China telah dibantu oleh subsidi yang jauh lebih besar daripada yang diterima pesaing Barat mereka. Beijing telah lama bertekad untuk mendominasi fase berikutnya dari produksi mobil dan mengurangi ketergantungannya pada impor minyak Timur Tengah, yang keduanya mengarah pada elektrifikasi massal transportasi jalan.
Subsidi tersebut, bersama dengan biaya energi yang murah yang didukung oleh sikap santai China terhadap pembangkit listrik tenaga batu bara, adalah bagian dari penjelasan mengapa China dapat memproduksi mobil dengan biaya yang jauh lebih murah daripada pesaing Barat mereka. Analis dari bank Swiss UBS baru-baru ini mencoba memecah biaya produksi VW ID3 buatan Jerman dibandingkan dengan biaya komponen mobil China, BYD Seal. Mereka menemukan bahwa BYD lebih murah untuk diproduksi, tidak hanya secara keseluruhan, tetapi untuk setiap bagian komponennya.
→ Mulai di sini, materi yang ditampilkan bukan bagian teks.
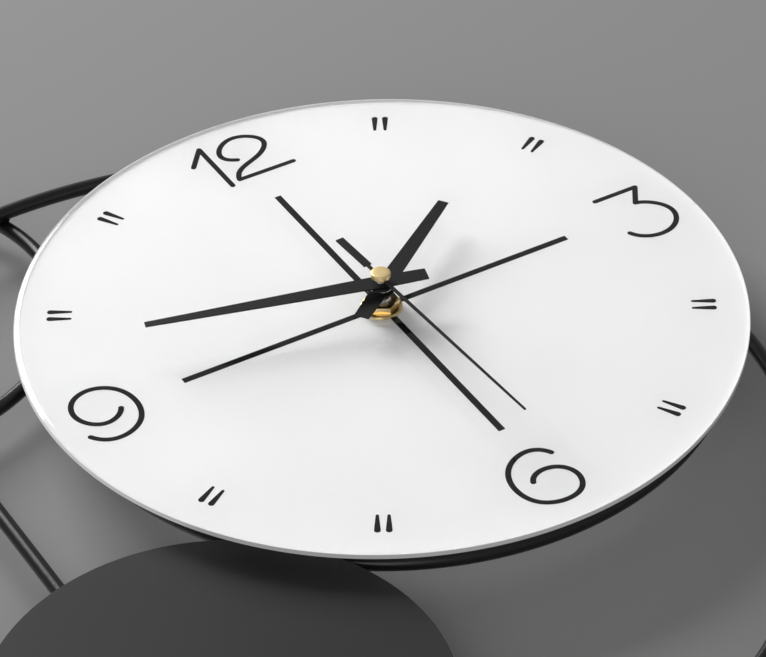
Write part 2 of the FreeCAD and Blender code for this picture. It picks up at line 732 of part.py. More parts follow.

Minat China pada baterai bukanlah tren baru. China telah berinvestasi dalam produksi baterai selama bertahun-tahun, berusaha mendominasi tidak hanya produksi sel tetapi juga katoda dan anoda yang ada di dalamnya, serta bahan kimia yang digunakan untuk membuat elektroda tersebut. China telah memperkuat seluruh rantai pasokan, hingga ke tambang. Meskipun hanya ada sedikit lithium dan kobalt di China, perusahaan-perusahaan China telah membeli tambang di Afrika dan tempat lain selama bertahun-tahun.
Hasilnya adalah bahwa China adalah negara dominan tidak hanya dalam produksi kendaraan listrik dan sel di dalamnya tetapi juga hampir setiap komponen yang ada di dalam sel tersebut. Jika Anda ingin membuat baterai hari ini, Anda akan kesulitan untuk tidak menggunakan setidaknya beberapa teknologi atau produk China. Dominasi ini membuat banyak negara beralih ke solusi ekonomi yang paling drastis: tarif besar dan mahal pada impor kendaraan listrik China.
Amerika Serikat dan Kanada telah memberlakukan tarif 100%, India mengikuti dengan tarif serupa. Eropa telah memperkenalkan serangkaian tarif tambahan. Jepang belum melakukannya, tetapi terlindungi sampai batas tertentu oleh fakta bahwa konsumen mereka biasanya membeli produk Jepang.
Pengecualian utama di sini adalah Inggris. Negara ini belum memberlakukan tarif tambahan pada impor China. Akibatnya, ini adalah salah satu tempat paling menarik di dunia bagi produsen China untuk memasarkan mobil mereka saat ini, dan salah satu tempat termurah untuk membeli mobil China. Namun, hal ini memiliki konsekuensi mendalam bagi produsen mobil domestik.
Dengan biaya energi yang meningkat, semakin sulit untuk bersaing dengan produksi China secara domestik. Ini menimbulkan pertanyaan mendalam tentang kemampuan industri mobil negara ini untuk bertahan atau bersaing.
Logika dari transisi ini adalah bahwa mereka sering bergerak lambat tetapi menjadi cukup terpenuhi dengan sendirinya. Inggris dan Eropa memiliki peluang untuk berinvestasi dalam baterai di masa lalu; mereka bergerak sangat lambat dalam membangun rantai pasokan baru. Namun, kartu selalu ditumpuk melawan mereka. Tahun-tahun mendatang mungkin akan semakin sulit, seiring mendekatnya tenggat waktu kendaraan listrik 2035, mendorong konsumen ke pasar yang semakin didominasi oleh satu negara.